In the future, the skies are brimming with dangerous bacteria. Humanity has done everything to protect itself from the air, be it the strange pod-like beings they live in or the filter masks they wear outside. It's not enough to protect the people from everyday criminals like the thief Buaku and his catgirl henchwomen Annapuma and Unipuma. The only force capable of stopping them is the Tank Police, a hardscrabble group of cops dedicated to stopping crime (if not so much toward stopping collateral damage or pleasing their superiors).
You know what people forget about Masamune Shirow manga? How funny they can be at times. This quality has mostly been lost thanks to Ghost In the Shell's overwhelmingly serious reputation and Shirow's own descent into overly oiled-up porn, but he was always good at combining sci-fi funkiness with a sometimes off-beat and sometimes dark sense of humor. Dominion is no exception to this.
For the longest time, I was convinced that this manga was either ripping off or parodying Patlabor. It's not hard to see where I would get that idea, considering this is a manga about a spunky red-headed lady cop surrounded by a bunch of misfits and weirdos who work together to police the city. Yet Dominion came out three years before the first OVA. Was Patlabor ripping off this instead? I'll leave that answer to those who know more about that franchise than I.
I will say that I do like our heroine, Leona. While the rest of the tank squad are based around a single gimmick, Leona has at least a few dimensions to her. She's brave and committed to her cause, and over the course of the story she becomes something of a gearhead where her tank is concerned. While there is a romantic subplot between her and one of her other squadmates, it's a very minor one and she remains mostly oblivious to his attentions.

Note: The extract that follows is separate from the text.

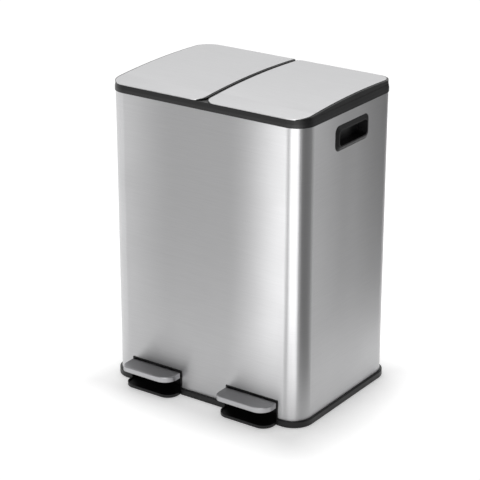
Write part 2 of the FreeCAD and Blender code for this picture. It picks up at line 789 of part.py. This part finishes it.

It certainly does have a lot in common with most of Shirow's other works before and after its release. You've got a group of crime-fighters led by a strong, capable woman who use short, squat tanks with weirdly insect-like parts. While Shirow's vision of the future is an interesting fusion of Blade Runner-style noir with a funky, biological edge, it's also got an off-beat sense of humor that I find weirdly appealing. Maybe it's just because the villains' plans are themselves so ridiculous. When they're not stealing things like artifical plant beings or a bunch of babies, ,they're simply enacting petty revenge against the tank police. Most of the time, it comes off like a big dumb sci-fi blockbuster and I feel like that's the best way to approach Dominion.
Shirow's style here is a bit looser than what people associate with him from later works. The characters are fairly average (at least for him) with the exception of the bombshell proportions on the Puma sisters and the plant girl. True to form, he does manage to slip in some fanservice in the form of bare boobs and casual nudity. Still, you can tell how much fun he had drawing all the tanks and other mechanical designs, along with the big bug-eyed overreactions. He also gives the city a rough, dingy look, but he uses a lot of larger panels to give all that detail some space to breathe.
I read this from the first, flipped edition. I'm not aware of any major differences between the two, but I did enjoy the additional notes from Shirow about his ideas for this story, the appeal of the tanks, and some concept art.
Dominion is good old-school sci-fi action. It may not be exploring any deep thoughts on humanity or technology but it's enjoyable all the same. It's a prime example of what Shirow could do in his prime.
This book was published by Dark Horse. It is currently out of print.